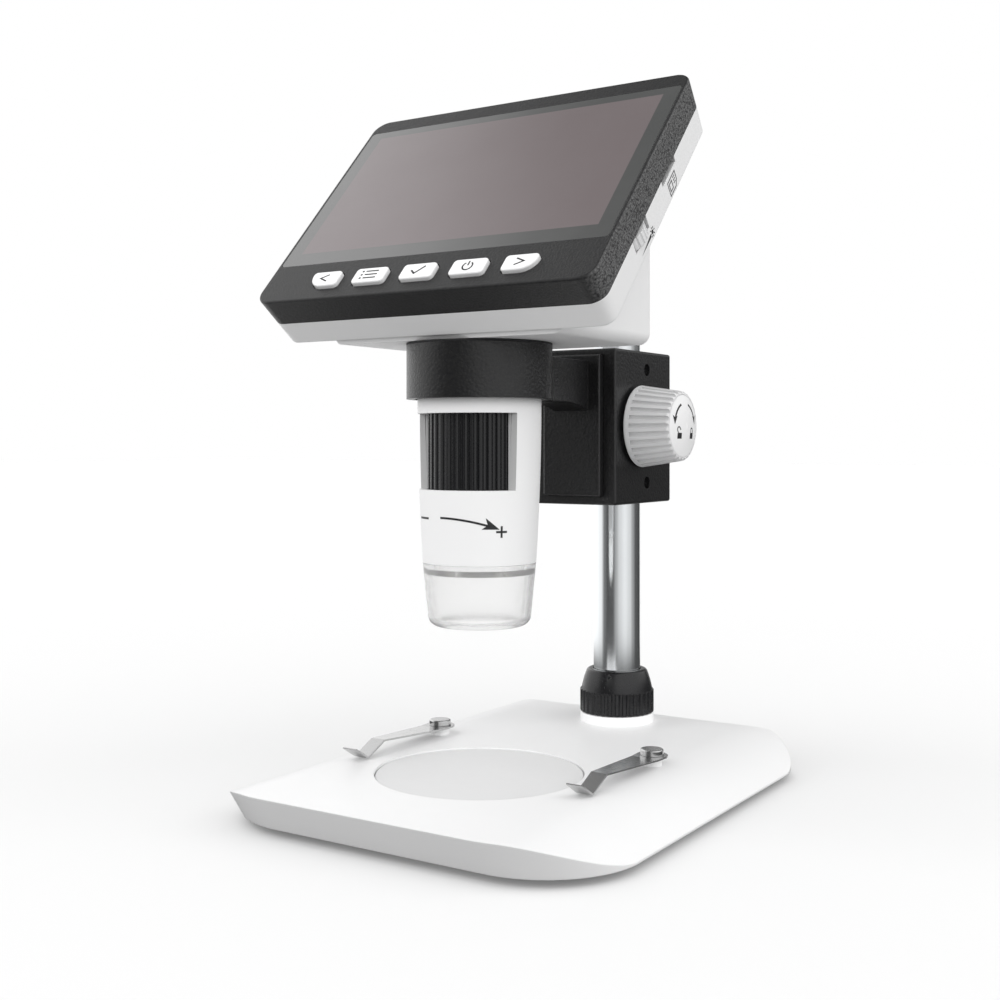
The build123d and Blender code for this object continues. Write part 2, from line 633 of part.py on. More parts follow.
with BuildPart() as collet_nut:
    nut_bottom = collar_top + GAP
    skirt_top = nut_bottom + NUT_SKIRT
    nut_top = skirt_top + NUT_CONE
    nut_top_r = POLE_R + NUT_LIP
    cone_foot_r = NUT_R - NUT_STEP
    cone_middle = ((cone_foot_r + nut_top_r) / 2 + NUT_BULGE, (skirt_top + nut_top) / 2 + NUT_BULGE)
    with BuildSketch(Plane.XZ.offset(-POLE_Y)):
        with BuildLine():
            cone = ThreePointArc((cone_foot_r, skirt_top), cone_middle, (nut_top_r, nut_top))
            Polyline(
                cone @ 1,
                (POLE_R + GAP, nut_top),
                (POLE_R + GAP, collar_top + SOCKET_RISE + GAP),
                (socket_r + GAP, collar_top + SOCKET_RISE + GAP),
                (socket_r + GAP, nut_bottom),
                (NUT_R, nut_bottom),
                (NUT_R, skirt_top),
                cone @ 0,
            )
        make_face()
    revolve(axis=Axis((0, POLE_Y, 0), (0, 0, 1)))
    fillet(collet_nut.edges().group_by(Axis.Z)[-1].sort_by(SortBy.LENGTH)[-1], NUT_LIP_EDGE_R)
    with Locations((0, POLE_Y, nut_bottom)):
        with PolarLocations(NUT_R + NUT_GROOVE_R - NUT_GROOVE_DEPTH, NUT_RIBS):
            Cylinder(NUT_GROOVE_R, NUT_SKIRT, align=UP, mode=Mode.SUBTRACT)
collet_nut.part.label = "collet_nut"
export_step(collet_nut.part, "parts/collet_nut.step")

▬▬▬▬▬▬

▶ [WRITTEN PROBLEM]:
Return all of the data exactly as it reads.

▶ [FINISHED ANSWER]:
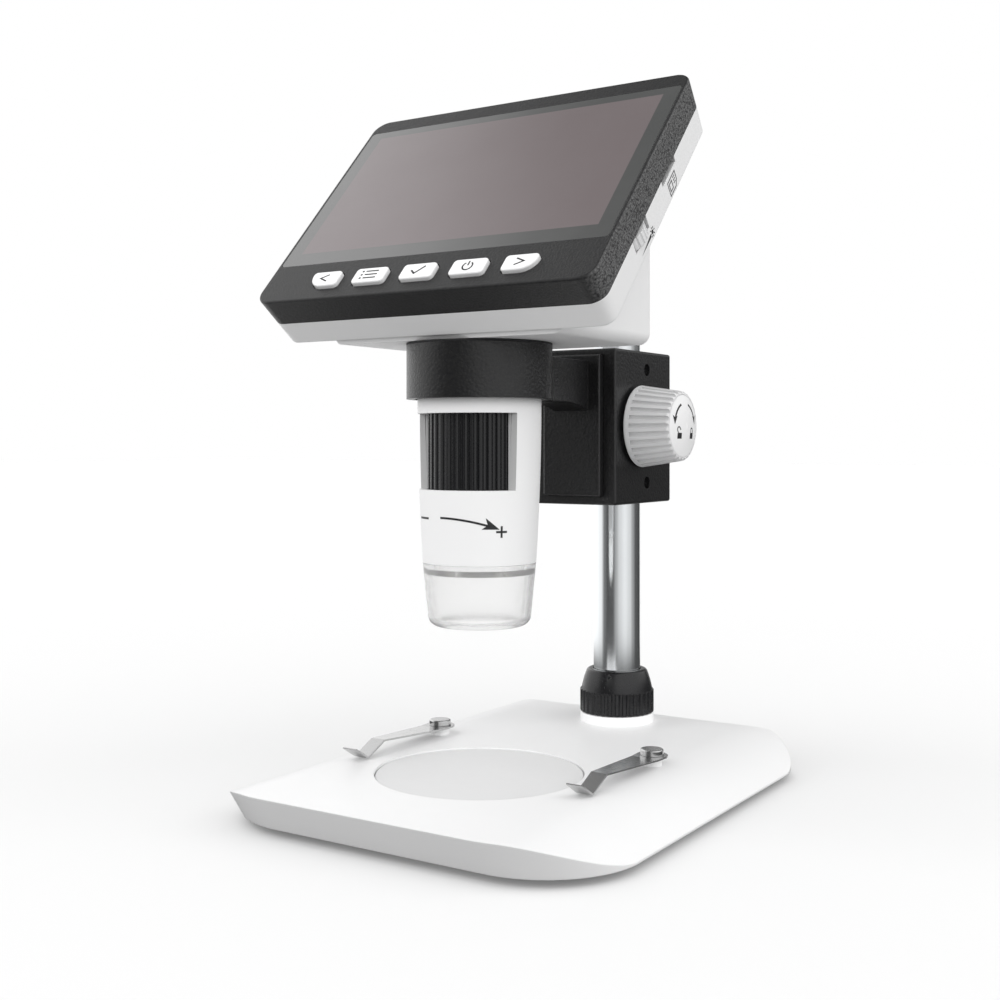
The build123d and Blender code for this object continues. Write part 2, from line 633 of part.py on. More parts follow.
with BuildPart() as collet_nut:
    nut_bottom = collar_top + GAP
    skirt_top = nut_bottom + NUT_SKIRT
    nut_top = skirt_top + NUT_CONE
    nut_top_r = POLE_R + NUT_LIP
    cone_foot_r = NUT_R - NUT_STEP
    cone_middle = ((cone_foot_r + nut_top_r) / 2 + NUT_BULGE, (skirt_top + nut_top) / 2 + NUT_BULGE)
    with BuildSketch(Plane.XZ.offset(-POLE_Y)):
        with BuildLine():
            cone = ThreePointArc((cone_foot_r, skirt_top), cone_middle, (nut_top_r, nut_top))
            Polyline(
                cone @ 1,
                (POLE_R + GAP, nut_top),
                (POLE_R + GAP, collar_top + SOCKET_RISE + GAP),
                (socket_r + GAP, collar_top + SOCKET_RISE + GAP),
                (socket_r + GAP, nut_bottom),
                (NUT_R, nut_bottom),
                (NUT_R, skirt_top),
                cone @ 0,
            )
        make_face()
    revolve(axis=Axis((0, POLE_Y, 0), (0, 0, 1)))
    fillet(collet_nut.edges().group_by(Axis.Z)[-1].sort_by(SortBy.LENGTH)[-1], NUT_LIP_EDGE_R)
    with Locations((0, POLE_Y, nut_bottom)):
        with PolarLocations(NUT_R + NUT_GROOVE_R - NUT_GROOVE_DEPTH, NUT_RIBS):
            Cylinder(NUT_GROOVE_R, NUT_SKIRT, align=UP, mode=Mode.SUBTRACT)
collet_nut.part.label = "collet_nut"
export_step(collet_nut.part, "parts/collet_nut.step")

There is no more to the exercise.